Cependant, la vitamine D est fabriquée dans la peau en réponse aux rayons du soleil, ce qui place les scientifiques devant un paradoxe: une exposition modérée aux rayons du soleil peut protéger la peau des effets d’une exposition extrême. Il demeure plus important de sortir et de s’exposer régulièrement au soleil que de s’en couper complètement – surtout vers midi, les conditions sont propices à la production de vitamine D. Même l’utilisation de crèmes solaires reste recommandée, car la plupart des gens en utilisent trop peu pour entraver considérablement la production de vitamine D. Pour les personnes chez qui un mélanome a été diagnostiqué, les scientifiques recommandent de ne pas augmenter davantage le risque – elles pourraient bénéficier de la prise de vitamine D sous forme de complément alimentaire.
Même en dehors de son effet sur la production de vitamine D, les rayons du soleil sur notre peau seraient bénéfiques, par exemple en freinant légèrement l’action de notre système immunitaire (qui peut favoriser la formation de cancers de la peau). En général, un système immunitaire plus détendu serait bénéfique pour notre organisme, car un certain nombre de problèmes de santé sont le résultat d’un système immunitaire trop actif. Des études menées en Suède ont montré que les femmes qui passent plus de temps au soleil vivent en moyenne deux ans de plus que les autres femmes, car elles ont un risque légèrement inférieur de mourir de maladies non cancéreuses. Entre autres choses, le soleil active une substance dans la peau qui a un effet modérateur sur notre tension artérielle.

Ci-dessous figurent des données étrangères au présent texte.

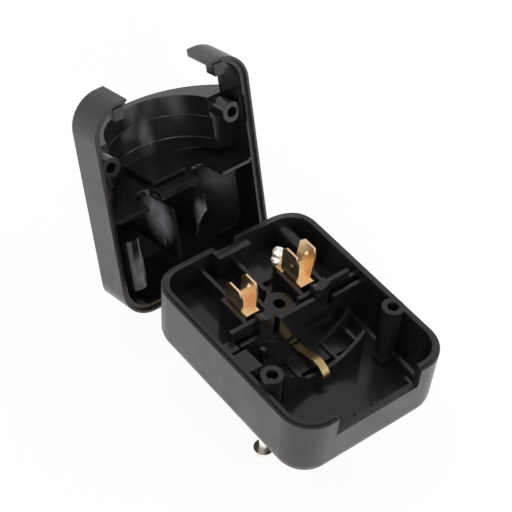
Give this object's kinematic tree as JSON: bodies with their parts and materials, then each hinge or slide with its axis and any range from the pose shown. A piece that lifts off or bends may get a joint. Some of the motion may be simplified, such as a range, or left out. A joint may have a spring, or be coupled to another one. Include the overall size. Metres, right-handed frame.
{
  "type": "plug adapter",
  "caption": "Two-part moulded converter case, opened, with copper pin clips, a brass earth strip, three flat-sided mains pins and backed-out closing screws.",
  "frame": {"origin": "middle of the pin face, the flat underside that the mains pins stand out of", "axes": "+Z from the pin face to the lid, +Y from the cable notch to the hinge, +X to the line pin"},
  "size_m": [0.052, 0.115, 0.0832],
  "materials": {
    "black_case": "satin",
    "black_sleeve": "satin",
    "pin_brass": "satin",
    "strip_brass": "polished",
    "copper": "polished",
    "solder": "satin",
    "nickel": "polished",
    "steel": "brushed",
    "ceramic": "gloss"
  },
  "bodies": {
    "tray": {"tray_housing": "black_case", "line_pin": "pin_brass", "neutral_pin": "pin_brass", "earth_pin": "pin_brass", "line_pin_sleeve": "black_sleeve", "neutral_pin_sleeve": "black_sleeve", "earth_strip": "strip_brass", "live_clip": "copper", "neutral_clip": "copper", "solder_joint": "solder", "neutral_link": "copper", "line_fuse_contact": "copper", "feed_fuse_contact": "copper", "fuse_tube": "ceramic", "fuse_cap_left": "nickel", "fuse_cap_right": "nickel", "fuse_cover": "black_case", "hinge_pin": "steel"},
    "lid": {"lid_housing": "black_case"},
    "screw_left": {"closing_screw_left": "nickel"},
    "screw_right": {"closing_screw_right": "nickel"}
  },
  "joints": [
    {"name": "lid_hinge", "type": "hinge", "parent": "tray", "child": "lid", "pos_m": [0, 0.028, 0.006], "axis": [1, 0, 0], "range_deg": [0, 107]},
    {"name": "screw_left_slide", "type": "slide", "parent": "tray", "child": "screw_left", "axis": [0, 0, 1], "range_m": [0, 0.008]},
    {"name": "screw_right_slide", "type": "slide", "parent": "tray", "child": "screw_right", "axis": [0, 0, 1], "range_m": [0, 0.008]}
  ]
}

Les scientifiques recherchent intensivement des moyens de lutter contre le cancer de la peau. L’ablation de la zone cancéreuse est la procédure standard. S’il y a un risque de métastases, les médecins recourent à la radiothérapie et la chimiothérapie. Comme pour de cancers, les scientifiques étudient la possibilité d’une vaccination. Le Journal of Investigative Dermatology présente l’option d’un vaccin à ARNm contre le cancer de la peau – une variation de la technologie réussie qui a permis de contrôler partiellement le coronavirus. Dans ce cas, le vaccin stimulerait la production de la protéine TR1, qui, dans les cellules de la peau, aide à contrecarrer l’action des radicaux libres de l’oxygène qui peuvent être si dommageables. Pour l’instant, il s’agit d’un concept qui doit faire l’objet de tests approfondis avant de pouvoir éventuellement déboucher sur la production d’un médicament. Mais il pourrait potentiellement devenir le moyen de prévention contre le cancer de la peau.